Copy every line that holds "this".

Provided data:
* * *
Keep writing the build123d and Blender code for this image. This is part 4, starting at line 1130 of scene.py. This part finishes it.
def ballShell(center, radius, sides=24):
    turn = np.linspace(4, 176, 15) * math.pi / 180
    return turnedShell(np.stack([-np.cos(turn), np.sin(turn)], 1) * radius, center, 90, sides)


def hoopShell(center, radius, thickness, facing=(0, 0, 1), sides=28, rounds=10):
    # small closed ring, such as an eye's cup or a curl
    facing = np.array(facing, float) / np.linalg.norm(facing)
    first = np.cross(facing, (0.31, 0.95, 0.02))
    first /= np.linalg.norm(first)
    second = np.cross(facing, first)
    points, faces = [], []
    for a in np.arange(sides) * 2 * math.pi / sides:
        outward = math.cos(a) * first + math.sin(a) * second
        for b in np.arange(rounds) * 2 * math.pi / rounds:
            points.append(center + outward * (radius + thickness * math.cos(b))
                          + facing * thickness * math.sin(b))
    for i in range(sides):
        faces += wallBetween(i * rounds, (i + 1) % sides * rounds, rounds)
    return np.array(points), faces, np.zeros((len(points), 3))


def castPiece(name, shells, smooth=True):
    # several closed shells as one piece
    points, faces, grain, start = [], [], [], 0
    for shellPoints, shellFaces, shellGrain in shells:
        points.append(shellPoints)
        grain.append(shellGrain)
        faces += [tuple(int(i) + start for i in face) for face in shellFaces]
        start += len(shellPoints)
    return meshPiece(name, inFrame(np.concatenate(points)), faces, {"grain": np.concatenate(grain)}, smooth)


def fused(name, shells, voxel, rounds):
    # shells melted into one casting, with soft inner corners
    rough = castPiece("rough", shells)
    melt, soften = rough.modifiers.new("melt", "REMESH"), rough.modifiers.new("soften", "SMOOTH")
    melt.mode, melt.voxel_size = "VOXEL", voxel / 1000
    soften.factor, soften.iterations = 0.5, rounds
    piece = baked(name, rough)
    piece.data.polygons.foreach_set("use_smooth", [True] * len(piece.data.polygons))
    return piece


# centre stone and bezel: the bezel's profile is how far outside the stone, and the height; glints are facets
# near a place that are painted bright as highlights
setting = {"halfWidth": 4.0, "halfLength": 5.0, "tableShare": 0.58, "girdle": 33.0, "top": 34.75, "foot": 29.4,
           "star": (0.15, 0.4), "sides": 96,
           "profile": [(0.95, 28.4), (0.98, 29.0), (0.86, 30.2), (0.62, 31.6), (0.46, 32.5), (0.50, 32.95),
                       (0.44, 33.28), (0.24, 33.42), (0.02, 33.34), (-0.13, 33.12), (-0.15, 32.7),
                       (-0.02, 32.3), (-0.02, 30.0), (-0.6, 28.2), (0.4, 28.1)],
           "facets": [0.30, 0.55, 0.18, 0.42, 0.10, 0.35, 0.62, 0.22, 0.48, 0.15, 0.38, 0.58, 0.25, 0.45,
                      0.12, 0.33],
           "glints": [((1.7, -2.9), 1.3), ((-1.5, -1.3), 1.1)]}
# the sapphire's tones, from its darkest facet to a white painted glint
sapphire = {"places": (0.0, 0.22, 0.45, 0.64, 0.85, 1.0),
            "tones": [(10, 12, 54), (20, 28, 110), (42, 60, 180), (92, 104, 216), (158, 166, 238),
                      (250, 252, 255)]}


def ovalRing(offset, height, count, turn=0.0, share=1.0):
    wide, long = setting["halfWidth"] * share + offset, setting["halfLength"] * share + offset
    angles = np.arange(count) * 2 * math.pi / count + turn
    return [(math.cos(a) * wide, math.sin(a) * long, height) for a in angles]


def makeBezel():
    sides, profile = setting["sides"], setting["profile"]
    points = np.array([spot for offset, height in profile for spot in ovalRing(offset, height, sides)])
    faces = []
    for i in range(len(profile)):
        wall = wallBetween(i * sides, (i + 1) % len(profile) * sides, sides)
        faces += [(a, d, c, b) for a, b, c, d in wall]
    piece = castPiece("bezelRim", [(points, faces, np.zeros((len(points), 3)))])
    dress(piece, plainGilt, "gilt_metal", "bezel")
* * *
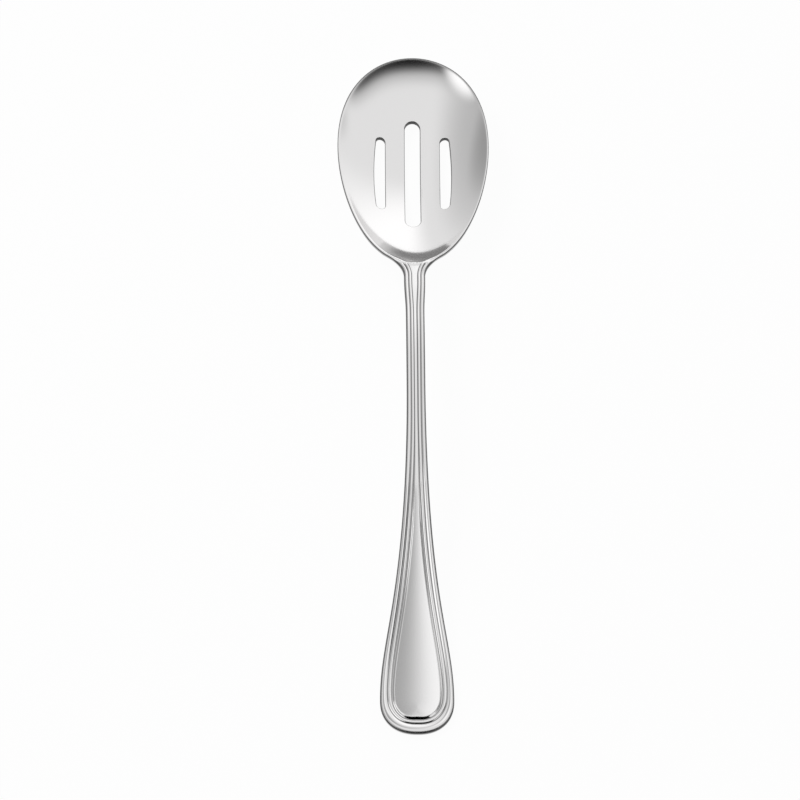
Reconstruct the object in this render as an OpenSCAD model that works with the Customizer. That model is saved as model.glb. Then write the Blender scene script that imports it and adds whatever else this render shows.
* * *
Written reply:
Keep writing the build123d and Blender code for this image. This is part 4, starting at line 1130 of scene.py. This part finishes it.
Reconstruct the object in this render as an OpenSCAD model that works with the Customizer. That model is saved as model.glb. Then write the Blender scene script that imports it and adds whatever else this render shows.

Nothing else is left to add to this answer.